Maltepe Belediyesi arama-kurtarma ekipleri ile birlikte enkazı kazmaya başladılar. Haydar Daştan, kalın bir kirişin altında bir tutam saç gördü. O arada bir artçı deprem meydana geldi, aramaya ara verdiler. Yaklaşık iki saat sonra enkaz altından cılız bir ses daha geldi. Riskli bir balkonun altından Zeren’e ulaşmaya çalıştılar. Tam çalışmaya başlarken yine bir artçı deprem yaşandı. ‘Zeren'e ulaşıldı’ denirken büyük bir artçı deprem daha oldu. Sonra Zeren’den ses geldi: "Ağabey acele edin beni bırakmayın, canım çok acıyor!” 
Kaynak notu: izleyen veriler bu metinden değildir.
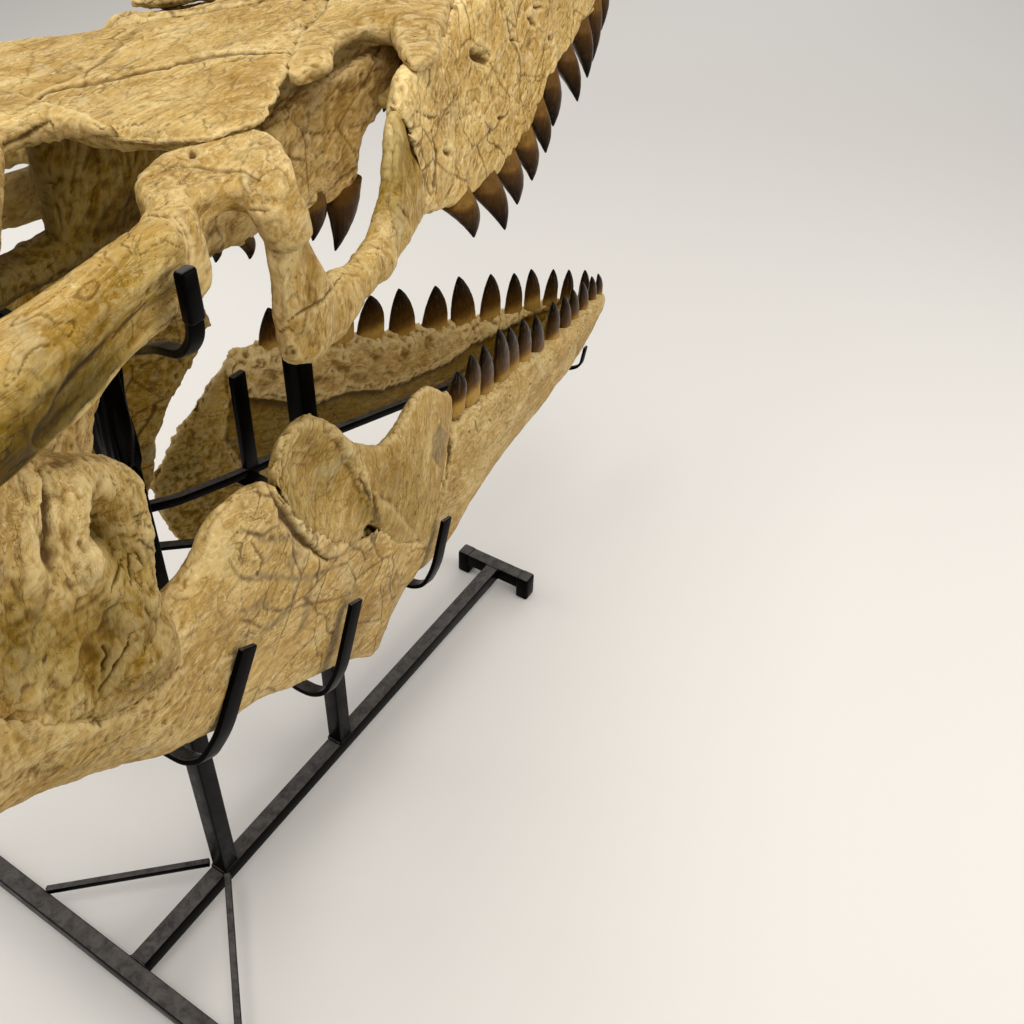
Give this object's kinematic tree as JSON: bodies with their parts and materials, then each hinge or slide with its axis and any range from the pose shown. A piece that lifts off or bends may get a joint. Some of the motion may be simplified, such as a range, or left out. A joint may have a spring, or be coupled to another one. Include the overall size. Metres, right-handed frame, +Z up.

Çalışmalar tüm hızıyla sürdü, kirişten kopan büyük parçanın tam arkasında Zeren’in kafası görüldü. Ekipler iğne ile oya gibi oydular enkazı ve Zeren’e yaklaştılar. Kafasında büyük bir kırık vardı Zeren'in ve ciddi darbe almış, kanaması artmıştı. Bilinci de gidip geliyordu. Uzun uğraşlar sonucu açılan minicik delikten Zeren'i çıkardılar. Annesi, ablası ve dayısı yaşamını yitirmişti. Zeren tam 5 büyük plastik cerrahi ameliyatı geçirdi. Şimdi ise tedavisine Başakşehir Çam ve Sakura Şehir Hastanesi'nde tedavisi sürüyor. Bir ameliyat daha olacak. 

3 AY SONRA BULUŞMA

Zeren'i tedavi gördüğü hastanede ziyaret eden Haydar Daştan, "Zeren, seni görmek için Kartal'dan çıktım ve hastaneye gelene kadar yol bitmedi, çünkü seni göreceğim için çok heyecanlandım" dedi. Daştan, şöyle devam etti: "Geçenlerde tesadüfen bir öğretmen arkadaş görüntülü bizi aradı dedi ki ‘Sen bu prensesi tanıyor musun?’ ‘Tabi ki’ dedim. Heyecandan bayılacak gibi oldum ve uçarak hastaneye yanına geldim. Zeren kızımızla Hatay’da uzun bir mücadele sonunda hep birlikte hayata bağlandık. Bir sürü ekip arkadaşımız yardımcı oldu. Hep birlikte Zeren’i hayata bağladık. Küçük bir operasyonu kaldı ondan sonra aramıza katılacak. Zeren’e söz veriyorum. Ona hayatta kalma eğitimi vereceğim. O da başkalarına eğitim verecek. Sen bizim için bir mucizesin.”

Baba Gökhan Tuntay ise “Durumumuz daha iyi. Plastik cerrahi ameliyatı oldu 5-6 kez. Son ameliyatını olacak. Hep sizi merak ediyordu Zeren, çok sevindi" dedi. Daştan, Zeren’e kitap hediye etti.